Millî Görüş, demokrasiyi, insanoğlunun ulaştığı mükemmel bir sistem olarak değil, Türkiye’nin maddi ve manevi kalkınmasını önceleyen Adil Bir Düzen’in kurulmasının ve yürütülmesinin zemini olarak görmektedir. Millî Görüşçüler hak ile batılı birbirine karıştırarak iş görmezler. İslam, beşerin ürettiği ve insanlığa dayattığı bütün rejimlerin üstündedir. Adil Düzen ve Yeni Bir Saadet dünyası, insanlık için tek doğal çözümdür.
TEMEL HAK VE ÖZGÜRLÜKLER
Millî Görüş’ün temel ilkesi Sevgi ve Şefkat’tir. Hiç kimse diğerinin inancına baskı yapmasın, herkes başkasına zarar vermeden inandığı gibi birlikte yaşasın için Adil Barış teklif eder. Millî Görüş’ün dışındaki zihniyet ve kadroların temel ilkesi; hırs, kin, nefret ve intikamdır. Dün Firavun “şayet Musa’ya inanırsanız ellerinizi ve ayaklarınızı çaprazlama keserim” derken bugün, “En iyi Müslüman ölü Müslüman’dır, eğer dediğimizi yapmazsanız düşmanımızsınız” diyorlar.

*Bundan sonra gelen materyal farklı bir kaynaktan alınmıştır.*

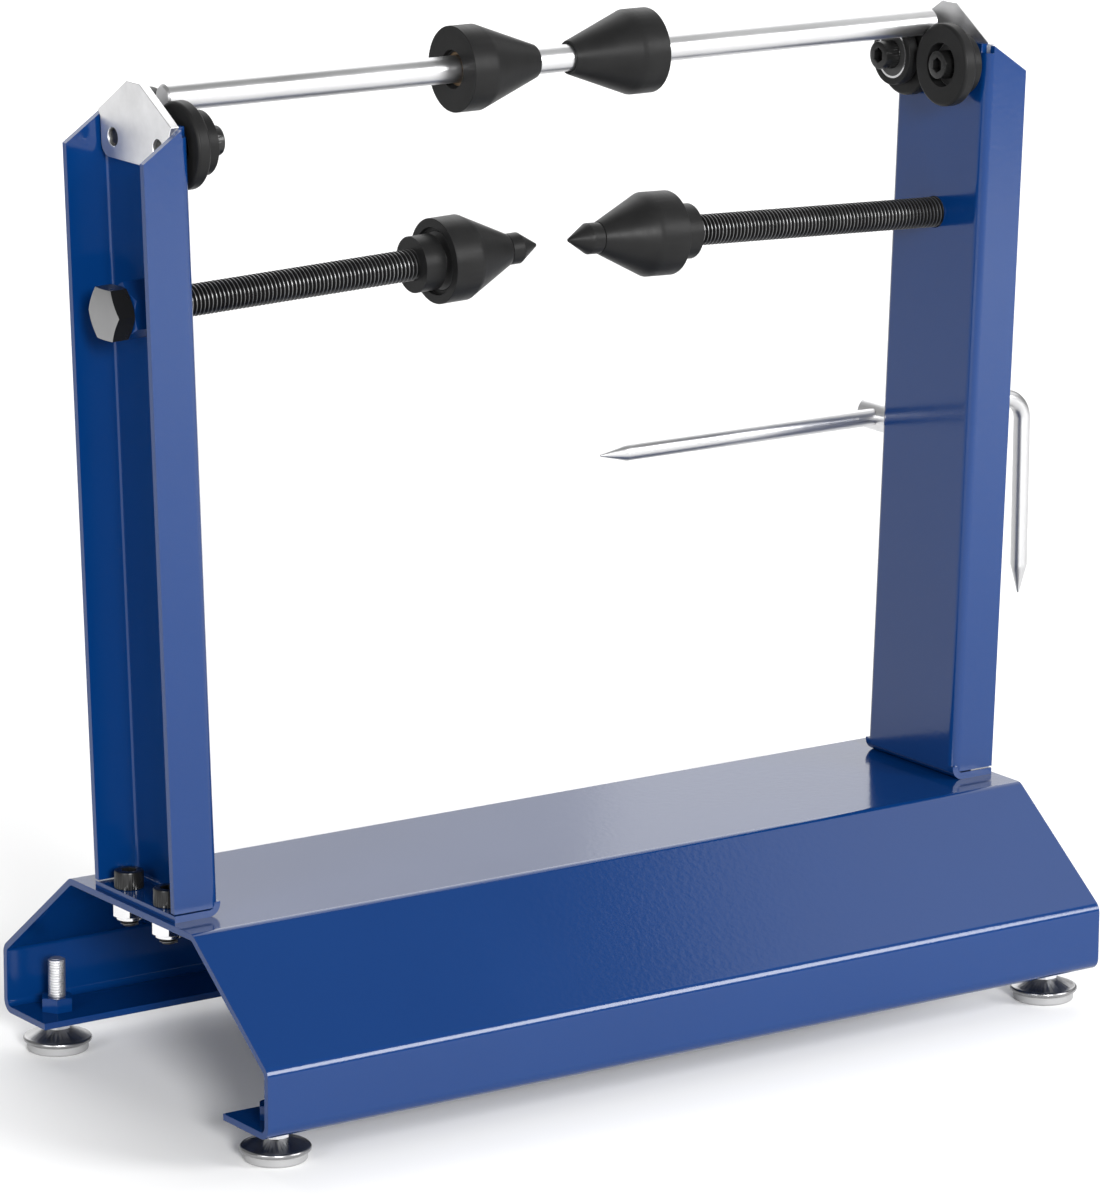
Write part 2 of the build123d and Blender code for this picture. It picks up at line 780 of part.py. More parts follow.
# Assembly: each node's solids by name
def assemble():
    nodes = {
        "base": [make_base()],
        "left_upright": [make_left_upright()],
        "right_upright": [make_right_upright()],
        "upright_screws": make_foot_screws(),
        "upright_nuts": make_foot_screw_nuts(),
        "shaft": [make_shaft()],
        "foot_weld_nuts": make_foot_nuts(),
    }

    plate = upright_frame * make_roller_plate()
    nodes["left_roller_plate"] = [plate]
    nodes["right_roller_plate"] = [on_other_side(plate)]

    rollers = {name: upright_frame * piece for name, piece in make_roller_pair().items()}
    turned_rollers = {name: on_other_side(piece) for name, piece in rollers.items()}
    for kind in ("roller", "bearing"):
        nodes["left_front_" + kind] = [rollers["front_" + kind]]
        nodes["left_rear_" + kind] = [rollers["rear_" + kind]]
        nodes["right_front_" + kind] = [turned_rollers["rear_" + kind]]
        nodes["right_rear_" + kind] = [turned_rollers["front_" + kind]]
    for kind in ("spacer", "bolt"):
        nodes["long_roller_" + kind + "s"] = [rollers["front_" + kind], turned_rollers["front_" + kind]]
        nodes["short_roller_" + kind + "s"] = [rollers["rear_" + kind], turned_rollers["rear_" + kind]]
    nodes["roller_bearing_inner_rings"] = [
        rollers["front_ring"],
        rollers["rear_ring"],
        turned_rollers["front_ring"],
        turned_rollers["rear_ring"],
    ]

    shaft_cone = make_shaft_cone()
    cone_bush = make_cone_bush()
    for name, side in (("left", -1), ("right", 1)):
        nodes[name + "_shaft_cone"] = [place_on_shaft(shaft_cone, side)]
        nodes[name + "_cone_bush"] = [place_on_shaft(cone_bush, side)]

    truing_nut = upright_frame * make_truing_nut()
    nodes["truing_weld_nuts"] = [truing_nut, on_other_side(truing_nut)]
    for kind, solids in make_truing_pieces(left_truing_reach).items():
        nodes["left_" + kind] = [upright_frame * solid for solid in solids]
    for kind, solids in make_truing_pieces(right_truing_reach).items():
        nodes["right_" + kind] = [on_other_side(upright_frame * solid) for solid in solids]

    foot_pieces = {"foot_pad": make_foot_pad(), "foot_cup": make_foot_cup(), "foot_stud": make_foot_stud()}
    for place, (x, y) in foot_places.items():
        for kind, piece in foot_pieces.items():
            nodes[place + "_" + kind] = [Pos(x, y, 0) * piece]

    nodes["pointer_eye_bolt"] = [make_eye_bolt()]
    nodes["pointer_eye_nut"] = [make_eye_nut()]
    nodes["pointer"] = [make_pointer()]
    return nodes


os.makedirs("parts", exist_ok=True)
for node_name, solids in assemble().items():
    shape = solids[0] if len(solids) == 1 else Compound(children=solids)
    export_step(shape, os.path.join("parts", node_name + ".step"))

print("base top", base_top_z, "shaft axis", shaft_z, "roller rise", roller_rise)
print("web at the base top", web_x, "truing rise", truing_rise, "pointer", eye_x, eye_y, pointer_z)
for side_name, reach in (("left", left_truing_reach), ("right", right_truing_reach)):
    print(side_name, "truing travel", reach - collar_back - truing_end_clearance)
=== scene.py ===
import json
import math

import bmesh
import bpy
from mathutils import Matrix, Vector

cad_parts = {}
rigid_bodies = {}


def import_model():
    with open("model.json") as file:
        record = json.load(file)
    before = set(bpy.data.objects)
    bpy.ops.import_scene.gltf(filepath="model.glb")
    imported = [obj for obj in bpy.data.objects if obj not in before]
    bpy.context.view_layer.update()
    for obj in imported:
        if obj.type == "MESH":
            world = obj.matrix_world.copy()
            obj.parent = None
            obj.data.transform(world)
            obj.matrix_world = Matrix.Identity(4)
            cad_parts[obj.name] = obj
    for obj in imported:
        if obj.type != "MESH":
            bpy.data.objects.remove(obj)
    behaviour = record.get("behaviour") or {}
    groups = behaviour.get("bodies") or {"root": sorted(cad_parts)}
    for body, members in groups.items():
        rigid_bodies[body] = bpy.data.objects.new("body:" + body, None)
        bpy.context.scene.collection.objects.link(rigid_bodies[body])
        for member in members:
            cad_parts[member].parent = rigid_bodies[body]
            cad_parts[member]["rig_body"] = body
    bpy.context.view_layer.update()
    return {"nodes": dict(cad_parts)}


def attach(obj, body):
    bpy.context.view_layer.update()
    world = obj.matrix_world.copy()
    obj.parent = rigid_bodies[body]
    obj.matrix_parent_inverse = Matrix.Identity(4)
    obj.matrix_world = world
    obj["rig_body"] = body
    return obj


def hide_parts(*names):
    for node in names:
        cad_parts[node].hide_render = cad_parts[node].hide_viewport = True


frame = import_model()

scene = bpy.context.scene
nodes = frame["nodes"]
mm = 0.001


class Wire:
    # one output of a node, so that maths on it can be written in Python
    def __init__(self, sheet, socket):
        self.sheet = sheet
        self.socket = socket

    def __add__(self, other):
        return self.sheet.maths("ADD", self, other)

    def __radd__(self, other):
        return self.sheet.maths("ADD", other, self)

    def __sub__(self, other):
        return self.sheet.maths("SUBTRACT", self, other)

    def __rsub__(self, other):
        return self.sheet.maths("SUBTRACT", other, self)

    def __mul__(self, other):
        return self.sheet.maths("MULTIPLY", self, other)

    def __rmul__(self, other):
        return self.sheet.maths("MULTIPLY", other, self)

    def __truediv__(self, other):
        return self.sheet.maths("DIVIDE", self, other)

    def __rtruediv__(self, other):
        return self.sheet.maths("DIVIDE", other, self)

    def smallest(self, other):
        return self.sheet.maths("MINIMUM", self, other)

    def output(self, name):  # another output of the same node
        return Wire(self.sheet, self.socket.node.outputs[name])

    def between(self, low, high):  # 0 at low, 1 at high, straight between
        sockets = {"Value": self, "From Min": low, "From Max": high}
        return self.sheet.node("ShaderNodeMapRange", None, sockets)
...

Millî Görüş herkese hürriyet, herkese insan hakkını vermenin mücadelesini verirken, hakka “hayır” diyenler ve işbirlikçileri, biz buna razı olamayız, bu hakları verirsek köle düzenimiz yıkılır, kamusal alanda Millî Görüş’ün yaşanmasına müsaade edemeyiz. Bunlar çoğalır da muktedir olurlarsa, bizim yaptığımızı bize yaparlarsa ne yapacağız. Onun için herkese hak ve özgürlük tanıyamayız demektedirler. Bunu da demokrasi şemsiyesi altında yapıyorlar. Hâlbuki tarihimiz bize hak veriyor. Karşımızdakilerin vehimlerinin yersiz olduğunu gösteriyor. İşte Osmanlı’daki engin hoşgörülü tatbikat ortadadır. İnsanların saadeti, hürriyetler ortamında yeşerir ve gerçekleşir. Millî Görüş; baskıdan yana değil, tam ve kâmil insan haklarından yanadır. Kötülük yapmak hak sebebi değildir. Millî Görüş; yanlışın, zararlının, zulmün, kötülüklerin, çirkinliklerin egemenliği için değil, doğrunun, iyinin ve güzelin, faydalının ve adaletin hâkimiyeti için çalışır. Selam hidayete tabi olanlara…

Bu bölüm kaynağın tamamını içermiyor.